Orbis International - The ORBIS Flying Eye Hospital

The ORBIS Flying Eye Hospital

The ORBIS Flying Eye Hospital is a DC-10-10 model, and was the second DC-10 aircraft built, in 1970. It was used as a test aircraft by McDonnell Douglas, and then was acquired for passenger service by Laker Airways. It then passed through several hands before its acquisition by Orbis in 1992 for $14 million, which registered it as N220AU.

Conversion of the aircraft took 18 months and cost a further $15 million. The work was performed by Mobile Aerospace Engineering, Inc. in Mobile, Alabama. It was re-launched on May 7, 1994, and its first operational mission was to Beijing, China on July 23, 1994.

In addition to the flight deck, the aircraft contains (from forward to aft) a classroom, an audio-visual room, a laser treatment room, an operating room, a recovery room, and farthest aft, the communications center. The operating room was placed in the center of the aircraft in order to be the most stable location in case of bad weather at the location. The classroom accommodates 48 students, generally host-country ophthalmologists, who can watch surgery as it is performed in the operating room. The classroom is also used for lectures and discussions by Orbis teaching staff.

Inside the audio-visual room are the controls for the 16 cameras, eight microphones and 54 television monitors. These permit viewing of surgery in the classroom and elsewhere on and off the aircraft.
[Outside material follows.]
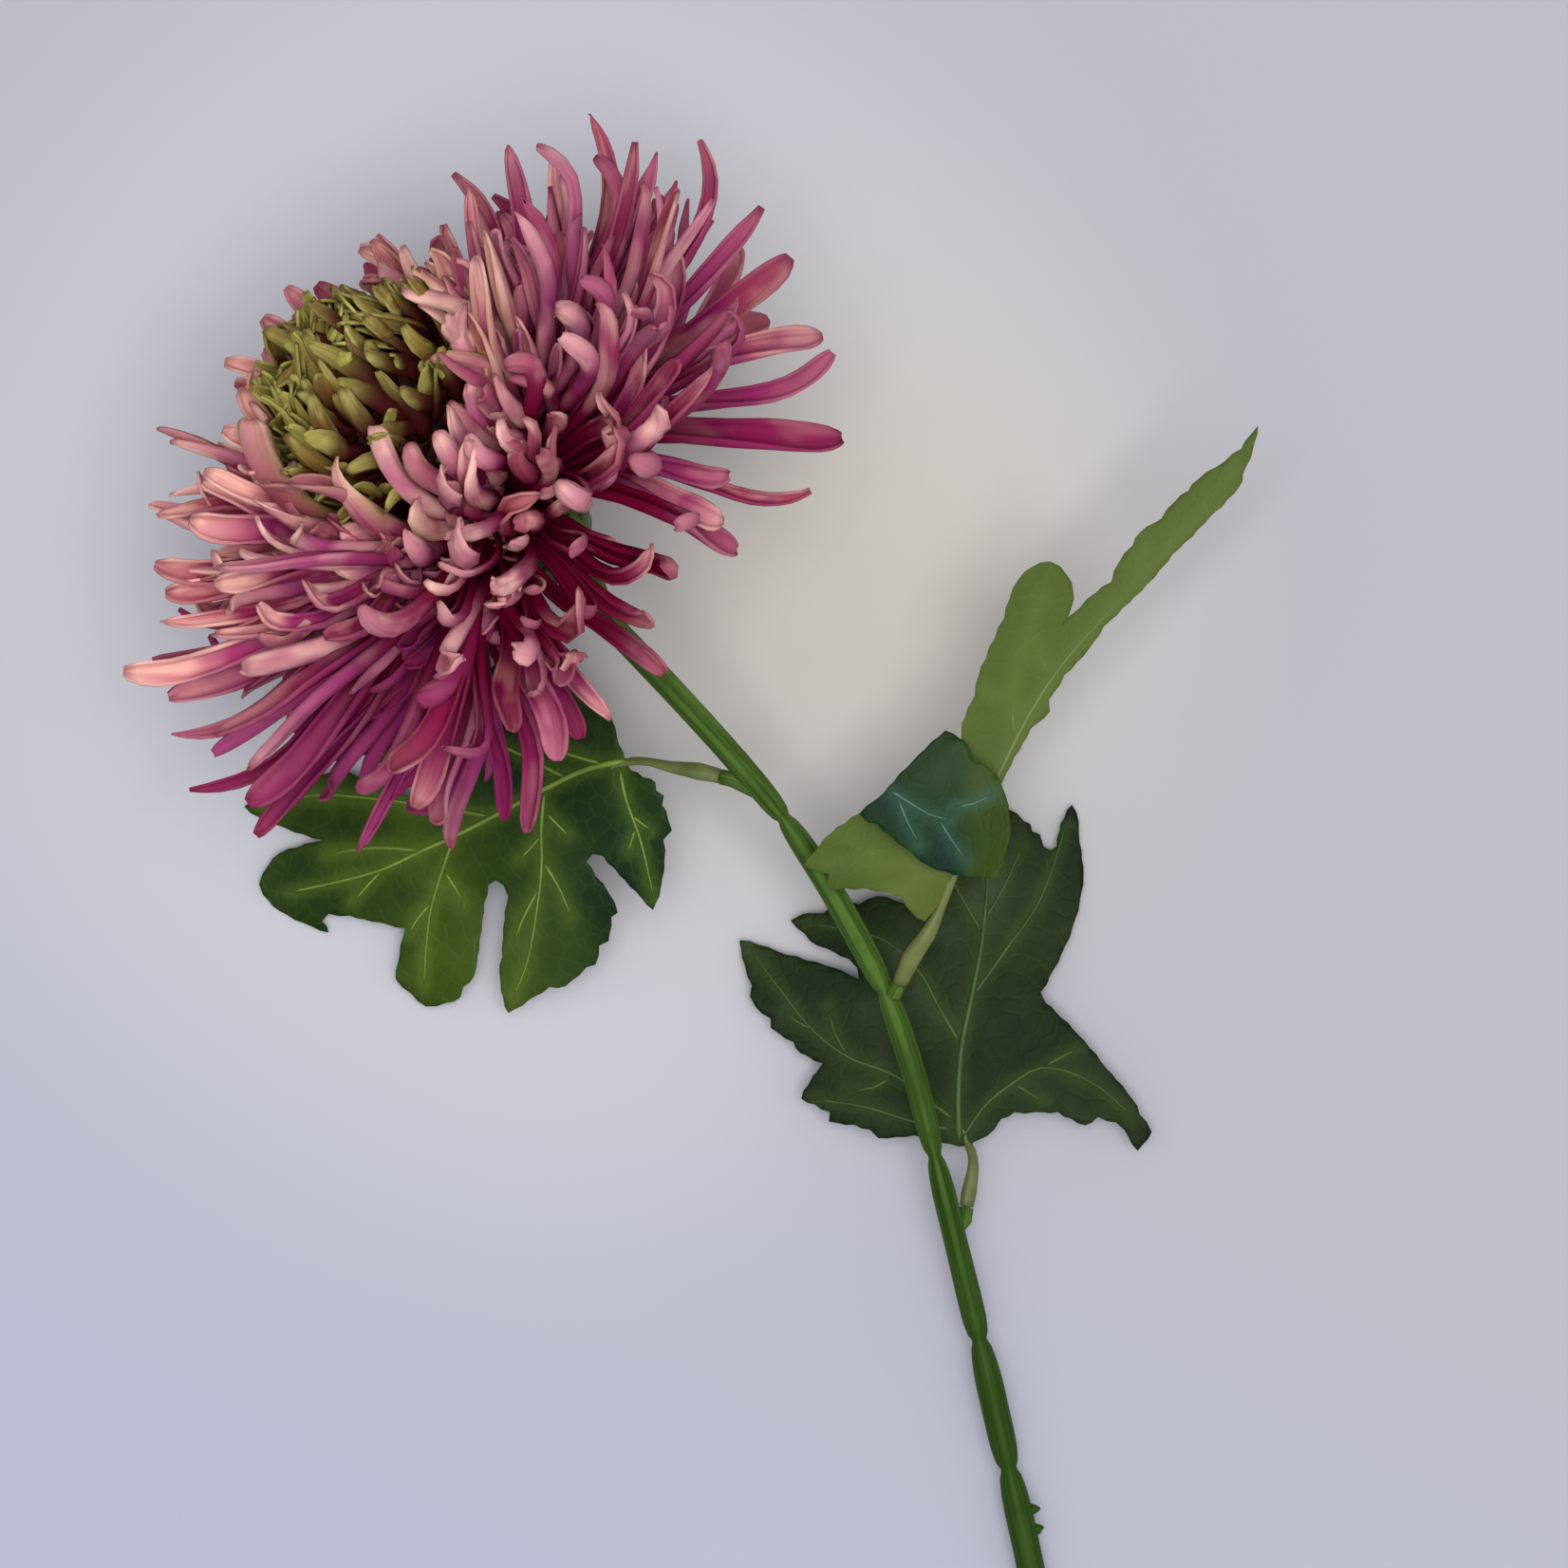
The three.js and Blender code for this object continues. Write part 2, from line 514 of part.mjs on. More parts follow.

Surgical procedures are recorded, edited and duplicated on board so that a record of the procedures taught during each program can be donated to the host-country ophthalmic community.

The laser treatment room contains laser-based diagnostic tools and laboratory stations for use with animal-eye surgical practice training.

The lower deck (belly) of the aircraft contains an equipment laboratory and technical center where Orbis biomedical engineers teach host-country technicians how to maintain and repair ophthalmological equipment.

On April 7, 2008, ORBIS announced it would replace its current DC-10 Flying Eye Hospital with a DC-10 Series 30 freighter. United Airlines, with the support of FedEx, is donating the airplane to Orbis. The $2 million donation is based on the plane’s estimated value and is being funded equally by United and FedEx.

On August 8, 2011, Fedex announced that it would donate one of its MD-10-30Fs to ORBIS to replace its DC-10-10. The new MD-10 will feature a modular hospital suite, the first time these units will have been used on an aircraft.